Amazing innovations have occurred over the past five to ten years within storage media; for example, there are enterprise SSDs available on the market today that are capable of achieving hundreds of thousands of Input/Output Operations Per Second (IOPS). However, most storage software stacks have not been re-written to utilize these drives abilities, resulting in wild inefficiencies that the customer ends up paying for.
In the era of Moore’s Law and hard-disk drives (HDDs), storage software programmers did not need to worry about writing efficient code. Central processing unit (CPU) performance was accelerating at a rate with which storage media simply could not keep pace, so bloated storage software could be masked by significantly lagging HDD performance. Programmers prioritized getting their software to market as quickly as possible, versus taking the extra time that would be necessary to write more efficient code.
Today, the tables have turned as CPU performance gains have become incremental and storage media performance accelerates and density increases drastically. The end result is storage arrays that deliver only 20% or less of the IOPS that the storage media is capable of, forcing customers to dramatically overbuy to meet storage performance or capacity needs.
Extracting as much functionality and value as possible from every CPU cycle requires a rethink and a ground up re-write of the storage controller to serve as a consolidation engine.
Consolidating to a single interface for the storage operating system and services streamlines deployment and management of the underlying storage infrastructure.

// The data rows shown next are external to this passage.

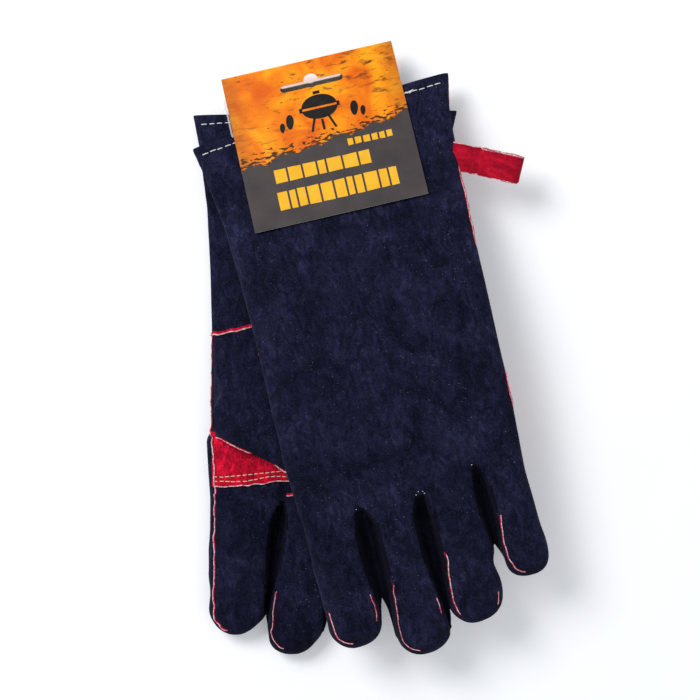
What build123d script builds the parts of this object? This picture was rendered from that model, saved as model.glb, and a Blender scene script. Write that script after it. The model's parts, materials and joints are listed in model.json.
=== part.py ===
"""A pair of lined leather gauntlet gloves for grilling, tied to a folded header card.

The two gloves lie palm to palm. The right glove is underneath with its palm up, and the
left glove lies on it with its back up, turned a little about the vertical. Both are built
from one set of functions in the "flat frame" of a right glove that lies palm up:
x runs across the hand with the thumb side negative, y is 0 at the hem and falls towards
the fingertips, and z is 0 at the back of the hand. Lengths are millimetres, angles degrees.
"""

import math
import os

from build123d import *

# ---- the glove ---------------------------------------------------------------------
WRIST_Y = -138.0
KNUCKLE_Y = -251.0
HAND_HEIGHT = 18.0
HEM_HEIGHT = 12.0
HEM_LIFT = 1.2
LEATHER = 1.6
LINING = 1.2
SLACK = 0.2
HINGE_GAP = 0.15
EDGE_RADIUS = 3.0
FINGER_RADIUS = 4.0
SEAM_DROP = 3.0

# Each section is (y, x on the thumb side, x on the little finger side).
CUFF_SIDES = [(0.0, -86.5, 83.5), (-45.0, -79.5, 74.5), (WRIST_Y + HINGE_GAP, -77.5, 71.5)]
HAND_SIDES = [
    (WRIST_Y - HINGE_GAP, -77.5, 71.5), (-200.0, -79.0, 69.5),
    (KNUCKLE_Y + HINGE_GAP, -77.0, 67.5),
]

# Each finger is (x at its base, x at its tip, base width, tip width, y of its tip).
FINGERS = {
    "index": (-59.8, -61.5, 34.0, 34.0, -336.0),
    "middle": (-21.0, -20.5, 34.0, 35.0, -352.0),
    "ring": (17.0, 17.0, 33.0, 32.0, -340.0),
    "little": (52.5, 54.5, 29.0, 28.0, -319.0),
}

# ---- thumb, folded across the palm -------------------------------------------------
THUMB_BASE = (-63.0, -195.5)
THUMB_ANGLE = -27.3
THUMB_LENGTH = 90.0
THUMB_WIDTH = 32.0
THUMB_LOW = 19.6
THUMB_HIGH = 29.2
THUMB_SPLIT = 26.2
WING_CORNERS = [(-75.5, -148.0), (-46.0, -148.0), (-55.6, -181.1), (-70.2, -209.6), (-75.5, -209.6)]

# ---- reinforcement and welts -------------------------------------------------------
PATCH_HEIGHT = 1.2
PATCH_TOP_Y = -190.0
PATCH_LOW_Y = -239.0
WELT_WIDTH = 2.4
WELT_HEIGHT = 1.0

# ---- how the pair lies -------------------------------------------------------------
MEETING_Z = 29.5
RIGHT_HEM = (-14.9, 153.5)
RIGHT_TURN = 1.05
LEFT_WRIST = (16.6, 20.4)
LEFT_TURN = 14.45
LEFT_CUFF_DROP = 13.0
LEFT_FINGER_DROOP = 8.0
CENTRE = (11.9505, 0.0708)

# ---- hang loop on the left glove's side seam ---------------------------------------
LOOP_LENGTH = 42.0
LOOP_WIDTH = 19.0
LOOP_HEIGHT = 9.4
LOOP_ROOT_HEIGHT = 4.2
LOOP_TURN = -13.0
LOOP_SEAM_X = 78.9
LOOP_SEAM_Y = -54.0

# ---- header card and its tie -------------------------------------------------------
CARD_WIDTH = 112.0
CARD_FRONT = 106.0
CARD_THICK = 0.4
CARD_TURN = 12.95
CARD_SLOPE = 13.5
CARD_ACROSS = -2.9
CARD_PAST_HEM = 34.4
CARD_ABOVE_HEM = 1.4
CARD_BACK_REACH = 19.0
CARD_BACK_FLAT = 78.0
SLOT_FROM_FOLD = 16.5
SLOT_WIDTH = 41.0
SLOT_HEIGHT = 6.0
SLOT_BUMP = 6.0
TIE_DIAMETER = 1.1
TIE_LENGTH = 26.0
TIE_WIDTH = 5.0


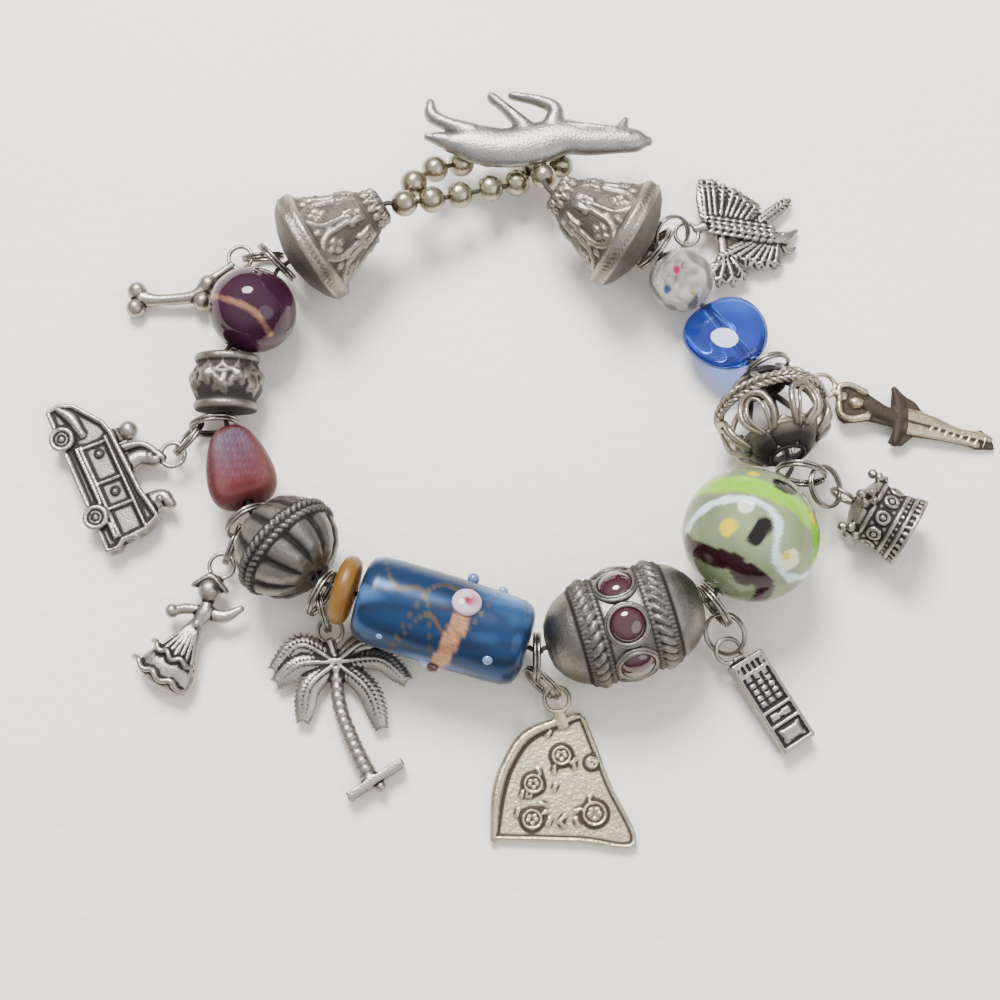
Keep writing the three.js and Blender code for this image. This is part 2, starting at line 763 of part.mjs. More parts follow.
function pizzaCharm() {
  const slice = plate(
    [
      [4, -2.4],
      [5.8, -6.9],
      [7.5, -12],
      [11.4, -21.2],
      [3, -20.5],
      [-9, -19.8],
      [-8.3, -13.5],
      [-6.8, -9.1],
      [-3.8, -5],
      [-1.2, -2.8],
    ],
    PIZZA_THICKNESS,
  );
  const crustRow = (x, y, halfWidth, share) => {
    const half = share * PIZZA_THICKNESS;
    return [x, y, halfWidth, half, half - PIZZA_THICKNESS / 2];
  };
  const crust = limb([
    crustRow(-9.1, -19.7, 0.6, 0.55),
    crustRow(-8.6, -13.4, 0.9, 0.7),
    crustRow(-7, -8.9, 0.9, 0.7),
    crustRow(-3.9, -4.8, 0.9, 0.7),
    crustRow(2.9, -2.2, 0.6, 0.55),
  ]);
  const toppings = [
    [4.9, -9, 0.7],
    [0.6, -8, 1.2],
    [-3.4, -12, 1.2],
    [5.2, -16.2, 1.6],
    [-3.6, -17, 1.2],
  ].map(([x, y, r]) => new THREE.CylinderGeometry(0.8 * r, r, 0.6, 8).rotateX(Math.PI / 2).translate(x, y, PIZZA_THICKNESS / 2));
  const tongue = limb([
    [0.2, -1.8, 0.9, 0.35, 0],
    [0.9, -4.4, 1.8, 0.6, -PIZZA_DROP],
  ]);
  const slab = join([slice, crust, ...toppings]).translate(0, 0, -PIZZA_DROP);
  return join([eye(), slab, tongue]);
}

function phoneCharm() {
  const turn = Math.atan2(-0.845, 0.536);
  const body = box(PHONE_LENGTH / 2 + PHONE_START, 1.3, 0, PHONE_LENGTH, PHONE_WIDTH, PHONE_THICKNESS);
  const top = PHONE_THICKNESS / 2;
  const panels = [
    [1.2, 1.3, 1.2, 4],
    [5.2, 1.3, 5, 4],
    [9.3, 1.3, 1.3, 4],
    [12.2, 1.3, 2.4, 4],
  ].map(([x, y, length, width]) => box(x + PHONE_START, y, top, length, width, 0.5));
  const keys = [];
  for (let row = 0; row < 4; row++) {
    for (let column = 0; column < 3; column++) {
      keys.push(box(PHONE_START + 3.5 + 1.15 * row, 1.3 + 1.2 * (column - 1), top - 0.3, 0.65, 0.7, 0.5));
    }
  }
  const lug = box(PHONE_START, 0.6, 0, 1.6, 1.6, 1.2);
  return join([eye(), cut(body, panels), lug, ...keys]).rotateZ(turn);
}

function palmCharm() {
  const fronds = [
    [[1, -4.7], [-4.1, -2.2], [-8, -5.7]],
    [[1, -4.7], [-4.1, -5], [-7.5, -7.5]],
    [[1, -4.7], [-2.7, -8.2], [-3.6, -13.1]],
    [[1, -4.7], [5.6, -8.6], [7.6, -14]],
    [[1, -4.7], [7.2, -4.2], [11.1, -7.2]],
    [[1, -4.7], [4.6, -1.9], [8.4, -1.9]],
  ].map(([root, middle, tip]) =>
    limb([
      [...root, 0.7, 0.7, 0.2],
      [...middle, 1.25, 0.75, 0.5],
      [...tip, 0.3, 0.3, -0.2],
    ]),
  );
  const trunk = limb([
    [0.9, -4.2, 0.9, 0.9],
    [1.5, -10.5, 1.1, 1.1],
    [3.5, -16, 1.2, 1.2],
    [6.2, -21.8, 1.35, 1.3],
  ], 8);
  const base = box(6.9, -21.4, 0, 9.4, 1.3, 3.2, 33.5 * DEGREE);
  const stud = ball(7.7, -22.4, 0.3, 0.8, 6, 4);
  const neck = limb([
    [0.1, -1.6, 0.7, 0.7],
    [0.9, -4.4, 0.8, 0.8],
  ]);
  return join([eye(), neck, trunk, base, stud, ...fronds]);
}

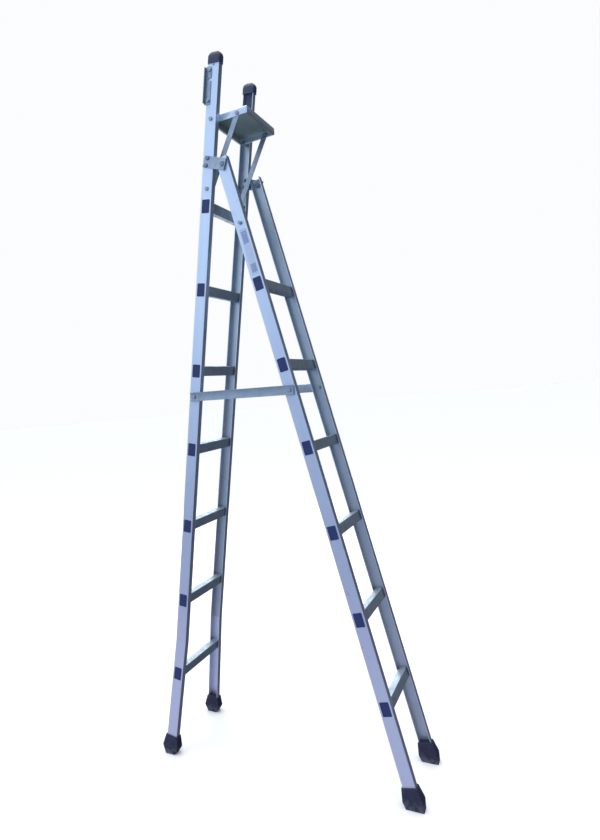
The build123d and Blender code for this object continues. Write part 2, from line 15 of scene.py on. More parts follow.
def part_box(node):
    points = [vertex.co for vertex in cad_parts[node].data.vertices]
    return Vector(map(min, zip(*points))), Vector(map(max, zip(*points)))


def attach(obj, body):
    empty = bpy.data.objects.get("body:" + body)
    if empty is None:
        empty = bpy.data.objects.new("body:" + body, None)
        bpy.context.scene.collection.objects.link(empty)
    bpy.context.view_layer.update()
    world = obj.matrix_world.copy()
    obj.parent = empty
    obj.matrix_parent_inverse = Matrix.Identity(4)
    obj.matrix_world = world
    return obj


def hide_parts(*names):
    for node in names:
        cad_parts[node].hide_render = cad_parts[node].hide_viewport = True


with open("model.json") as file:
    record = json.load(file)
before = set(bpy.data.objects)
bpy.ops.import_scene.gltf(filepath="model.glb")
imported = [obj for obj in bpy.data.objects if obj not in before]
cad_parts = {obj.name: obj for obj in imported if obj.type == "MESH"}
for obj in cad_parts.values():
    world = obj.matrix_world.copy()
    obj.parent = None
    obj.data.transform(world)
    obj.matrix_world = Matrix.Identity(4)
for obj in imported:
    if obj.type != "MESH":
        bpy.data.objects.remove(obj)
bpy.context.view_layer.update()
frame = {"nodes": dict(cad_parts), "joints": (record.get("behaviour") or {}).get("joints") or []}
LOG = logging.getLogger("ladder")

Colour = tuple[float, float, float, float]
Point = tuple[float, float, float]

TOUCHING = 1e-4
SAME_POINT = 1e-6
SQUARE_ON = 0.99
SHARP_EDGE = math.radians(32)
SUNK_WALL = 0.25
NOISE_ROUGHNESS = 0.55
BUMP_STRENGTH = 0.6


# Shader maths


class Signal:
    """A shader socket that can stand in a Python expression."""

    def __init__(self, graph: "Graph", socket: bpy.types.NodeSocket | None) -> None:
        """Keep the graph that the socket belongs to, and the socket, which a closing node lacks."""
        self.graph = graph
        self.socket = socket

    def _maths(self, operation: str, *operands: "Signal | float") -> "Signal":
        """Return the result of one Math node."""
        return self.graph.node("ShaderNodeMath", {"operation": operation}, dict(enumerate(operands)))

    def __add__(self, other: "Signal | float") -> "Signal":
        """Return self + other."""
        return self._maths("ADD", self, other)

    def __radd__(self, other: float) -> "Signal":
        """Return other + self."""
        return self._maths("ADD", other, self)

    def __sub__(self, other: "Signal | float") -> "Signal":
        """Return self - other."""
        return self._maths("SUBTRACT", self, other)

    def __rsub__(self, other: float) -> "Signal":
        """Return other - self."""
        return self._maths("SUBTRACT", other, self)

    def __mul__(self, other: "Signal | float") -> "Signal":
        """Return self * other."""
        return self._maths("MULTIPLY", self, other)

    def __rmul__(self, other: float) -> "Signal":
        """Return other * self."""
        return self._maths("MULTIPLY", other, self)

    def __abs__(self) -> "Signal":
        """Return the size of self without its sign."""
        return self._maths("ABSOLUTE", self)

    def band(self, start: float, end: float) -> "Signal":
        """Return a smooth step from 0 at start to 1 at end, in either direction.

        Args:
            start: the value that gives 0.
            end: the value that gives 1.

        Returns:
            The step, from 0 to 1.
        """
        low, high, at_low, at_high = (start, end, 0.0, 1.0) if start < end else (end, start, 1.0, 0.0)
        ports = {"Value": self, "From Min": low, "From Max": high, "To Min": at_low, "To Max": at_high}
        return self.graph.node("ShaderNodeMapRange", {"interpolation_type": "SMOOTHSTEP"}, ports)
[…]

- Storage managers can more easily make changes. For example, they do not need to worry about dealing with complex RAIDs when a capacity expansion is required.
- Furthermore, this reduces the impact of notoriously CPU and memory-intensive storage software services such as snapshots thus freeing up IOPS and throughput for the application itself.
- Lowering storage controller CPU resources enables the system to utilize fewer drives and use lower-priced CPUs, all without sacrificing performance and storage services.